Exercise instructions ->
Extract each line containing the string "body".

Supplied data ->
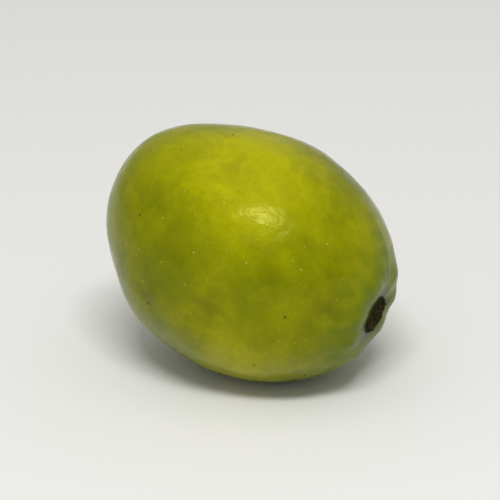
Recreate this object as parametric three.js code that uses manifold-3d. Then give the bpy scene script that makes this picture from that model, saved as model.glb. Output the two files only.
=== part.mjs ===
// An umbu, the fruit of Spondias tuberosa, as picked: one solid fruit lying on its side on a small
// flat spot. Millimetres, +Z up. The stalk scar is at the +X end, turned a little down, and the tip
// with the marks of the five styles is at the -X end. The origin is under the middle of the fruit,
// on the surface it rests on.
import * as THREE from "three";
import { mergeVertices } from "three/addons/utils/BufferGeometryUtils.js";
import Module from "manifold-3d";

// Driving dimensions
const LENGTH = 38.5; // stalk end to tip of the plain oval, before the swellings and the nipple
const DIAMETER = 32.5;
const STEM_DROP = 15; // degrees that the stalk end points below level
const FLAT_DEPTH = 0.6; // how much the resting spot is pressed in

// Broad swellings and flats: where, how high, and how far they spread. The direction is from the
// fruit's middle, in the resting pose.
const SWELLS = [
  { name: "tip shoulder", toward: [-0.8, -0.14, 0.59], height: 2.9, spread: 34 },
  { name: "front heel", toward: [-0.71, -0.58, -0.39], height: 0.7, spread: 34 },
  { name: "back heel", toward: [-0.6, 0.78, -0.2], height: 0.9, spread: 32 },
  { name: "back flat", toward: [0.25, 0.95, 0.1], height: -0.4, spread: 28 },
];

// The basin at the stalk end and the corky scar in it, as radii round the fruit's own axis
const BASIN = { radius: 3.9, depth: 1.4 };
const COLLAR = { radius: 5.9, width: 1.8, height: 0.35, folds: 7, foldDepth: 0.12 };
const SCAR = { radius: 2.6, edge: 0.5, height: 0.5, pitRadius: 0.7, pitDepth: 0.5 };

// The nipple at the far end, with the five small knobs that the styles leave round it
const NIPPLE = { radius: 1.1, height: 0.7 };
const KNOBS = { count: 5, ringRadius: 2.7, radius: 0.62, height: 0.34 };

// Fineness of the mesh
const SIDES = 64;
const RINGS = 52;
const POLE_CROWDING = 0.8; // 0 spaces the rings evenly, towards 1 they crowd at the two ends

const wasm = await Module();
wasm.setup();

const bell = (x, width) => Math.exp(-((x / width) ** 2));

function step(x, middle, width) {
  const t = THREE.MathUtils.clamp((x - middle) / width + 0.5, 0, 1);
  return t * t * (3 - 2 * t);
}

// The fruit's own axis points at the stalk, and the resting pose tips it down
const toResting = new THREE.Matrix4().makeRotationY(THREE.MathUtils.degToRad(STEM_DROP));
const swells = SWELLS.map(({ toward, height, spread }) => ({
  toward: new THREE.Vector3(...toward).normalize(),
  height,
  spread: THREE.MathUtils.degToRad(spread),
}));

// Distance from the middle to the plain oval, for the cosine and sine of the angle from the stalk
function ovalRadius(cosine, sine) {
  return 1 / Math.hypot((2 * cosine) / LENGTH, (2 * sine) / DIAMETER);
}

// Height of the stalk end's basin, its folded collar and the scar, at a distance from the axis
function stemRelief(distance, azimuth) {
  const collar = bell(distance - COLLAR.radius, COLLAR.width);
  const folds = COLLAR.foldDepth * Math.cos(COLLAR.folds * azimuth + Math.sin(2 * azimuth));
  const scar = SCAR.height * step(distance, SCAR.radius, -SCAR.edge);
  return (
    collar * (COLLAR.height + folds) -
    BASIN.depth * bell(distance, BASIN.radius) +
    scar -
    SCAR.pitDepth * bell(distance, SCAR.pitRadius)
  );
}

// Height of the nipple and its ring of knobs, at a distance from the axis
function tipRelief(distance, azimuth) {
  const turn = (2 * Math.PI) / KNOBS.count;
  const fromKnob = (azimuth / turn - Math.round(azimuth / turn)) * turn * KNOBS.ringRadius;
  const knob = bell(Math.hypot(distance - KNOBS.ringRadius, fromKnob), KNOBS.radius);
  return NIPPLE.height * bell(distance, NIPPLE.radius) + KNOBS.height * knob;
}

// A point of the skin, for its angle from the stalk and its azimuth round the axis
function skinPoint(polar, azimuth) {
  const [cosine, sine] = [Math.cos(polar), Math.sin(polar)];
  const direction = new THREE.Vector3(cosine, sine * Math.cos(azimuth), sine * Math.sin(azimuth));
  direction.applyMatrix4(toResting);
  const oval = ovalRadius(cosine, sine);
  const relief = (cosine > 0 ? stemRelief : tipRelief)(oval * sine, azimuth);
  const swell = swells.reduce(
    (sum, s) => sum + s.height * bell(direction.angleTo(s.toward), s.spread),
    0,
  );
  return direction.multiplyScalar(oval + relief + swell);
}

// Angle from the stalk of a ring, given its share of the way: even spacing less a sine crowds the ends
function ringAngle(share) {
  return Math.PI * share - (POLE_CROWDING * Math.sin(2 * Math.PI * share)) / 2;
}

// The whole skin: a unit sphere's grid whose points are put on the fruit. All the points of an end
// ring take one azimuth, so that they are one point.
function skinGeometry() {
  const geometry = new THREE.SphereGeometry(1, SIDES, RINGS);
  const { position, uv } = geometry.attributes;
  for (let i = 0; i < position.count; i += 1) {
    const ring = Math.round((1 - uv.getY(i)) * RINGS);
    const side = ring % RINGS === 0 ? 0 : Math.round(uv.getX(i) * SIDES) % SIDES;
    const { x, y, z } = skinPoint(ringAngle(ring / RINGS), (2 * Math.PI * side) / SIDES);
    position.setXYZ(i, x, y, z);
  }
  geometry.deleteAttribute("normal");
  geometry.deleteAttribute("uv");
  return mergeVertices(geometry);
}

function toSolid(geometry) {
  return new wasm.Manifold(
    new wasm.Mesh({
      numProp: 3,
      vertProperties: new Float32Array(geometry.attributes.position.array),
      triVerts: new Uint32Array(geometry.index.array),
    }),
  );
}

function toGeometry(solid) {
  const mesh = solid.getMesh();
  return new THREE.BufferGeometry()
    .setAttribute("position", new THREE.BufferAttribute(mesh.vertProperties, 3))
    .setIndex(new THREE.BufferAttribute(mesh.triVerts, 1));
}

// Cuts the resting spot flat, FLAT_DEPTH above the lowest point, and stands the fruit on the origin
function fruitGeometry() {
  const skin = skinGeometry();
  skin.computeBoundingBox();
  const slab = new THREE.BoxGeometry(LENGTH, LENGTH, LENGTH);
  slab.translate(0, 0, skin.boundingBox.min.z + FLAT_DEPTH - LENGTH / 2);
  slab.deleteAttribute("normal");
  slab.deleteAttribute("uv");
  const fruit = toGeometry(toSolid(skin).subtract(toSolid(mergeVertices(slab))));
  fruit.computeBoundingBox();
  const middle = fruit.boundingBox.getCenter(new THREE.Vector3());
  fruit.translate(-middle.x, -middle.y, -fruit.boundingBox.min.z);
  fruit.computeVertexNormals();
  return fruit;
}

const ripeSkin = new THREE.MeshStandardMaterial({ color: 0x979a14, roughness: 0.38, metalness: 0 });

const fruit = new THREE.Mesh(fruitGeometry(), ripeSkin);
fruit.name = "umbu_fruit";

const umbu = new THREE.Group();
umbu.name = "umbu";
umbu.add(fruit);

export default umbu;
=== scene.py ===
"""A ripe umbu, the fruit of Spondias tuberosa, lying on its side on a plain pale floor.

The fruit is one fine skin, worked out on a grid of rings and sides round the axis that runs from the
stalk to the tip. It stands for the plain solid of the frame and keeps that solid's size and place. Its
marks, such as the corky scar or a bruise, are kept on the skin's points, and its finish reads them.
"""

import logging
from dataclasses import dataclass, field
from enum import Enum

import bpy
import numpy as np
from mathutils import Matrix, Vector


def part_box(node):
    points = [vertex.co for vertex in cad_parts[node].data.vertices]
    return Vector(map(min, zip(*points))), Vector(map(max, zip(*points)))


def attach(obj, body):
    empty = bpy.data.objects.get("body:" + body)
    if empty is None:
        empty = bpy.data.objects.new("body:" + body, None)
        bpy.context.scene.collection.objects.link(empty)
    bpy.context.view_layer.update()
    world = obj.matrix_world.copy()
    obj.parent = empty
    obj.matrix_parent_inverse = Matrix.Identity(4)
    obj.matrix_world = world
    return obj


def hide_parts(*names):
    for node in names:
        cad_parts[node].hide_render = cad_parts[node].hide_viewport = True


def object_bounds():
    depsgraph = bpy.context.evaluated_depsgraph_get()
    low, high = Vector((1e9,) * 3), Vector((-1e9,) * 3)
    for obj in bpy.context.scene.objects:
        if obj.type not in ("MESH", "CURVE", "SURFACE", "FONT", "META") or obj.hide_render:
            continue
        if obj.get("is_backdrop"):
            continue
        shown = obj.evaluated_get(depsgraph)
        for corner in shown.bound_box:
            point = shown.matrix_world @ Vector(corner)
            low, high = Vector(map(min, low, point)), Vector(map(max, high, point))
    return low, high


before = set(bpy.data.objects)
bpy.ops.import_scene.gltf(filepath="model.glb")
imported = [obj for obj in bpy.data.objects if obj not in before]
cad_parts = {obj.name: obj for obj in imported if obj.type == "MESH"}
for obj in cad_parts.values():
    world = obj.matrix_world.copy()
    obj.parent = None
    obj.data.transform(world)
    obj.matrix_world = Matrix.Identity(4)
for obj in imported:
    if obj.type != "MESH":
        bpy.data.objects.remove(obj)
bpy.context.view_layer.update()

MM = 0.001
FAR = 1.0  # metres, beyond any point of the fruit

Colour = tuple[float, float, float, float]
Direction = tuple[float, float, float]

log = logging.getLogger("umbu")


class Mark(Enum):
    """What is marked on the skin's points, each from nought to one."""

    # ripeness, with painted light on the top and lower front
    RIPENESS_AND_LIGHT = "ripeness"
    SCAR = "scar"
    VEINS = "veins"
    # painted shade in the stalk's basin
    BASIN_SHADE = "basin"
    FLUSH = "flush"
    FIBRES = "fibres"
    TIP = "tip"
    BRUISE = "bruise"
    SCUFF = "scuff"


class Blend(Enum):
    """How one colour is laid on another."""

    COVER = "MIX"
    MULTIPLY = "MULTIPLY"


def colour(code: str) -> Colour:
    """Turn a screen colour code into the light-linear colour that the shader works in.

    Args:
        code: six hexadecimal digits, two for each of red, green and blue.

    Returns:
        Red, green, blue and an alpha of one.
    """
    shown = np.array([int(code[i : i + 2], 16) for i in (0, 2, 4)]) / 255
    linear = np.where(shown <= 0.04045, shown / 12.92, ((shown + 0.055) / 1.055) ** 2.4)
    return (float(linear[0]), float(linear[1]), float(linear[2]), 1.0)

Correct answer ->
def attach(obj, body):
    empty = bpy.data.objects.get("body:" + body)
        empty = bpy.data.objects.new("body:" + body, None)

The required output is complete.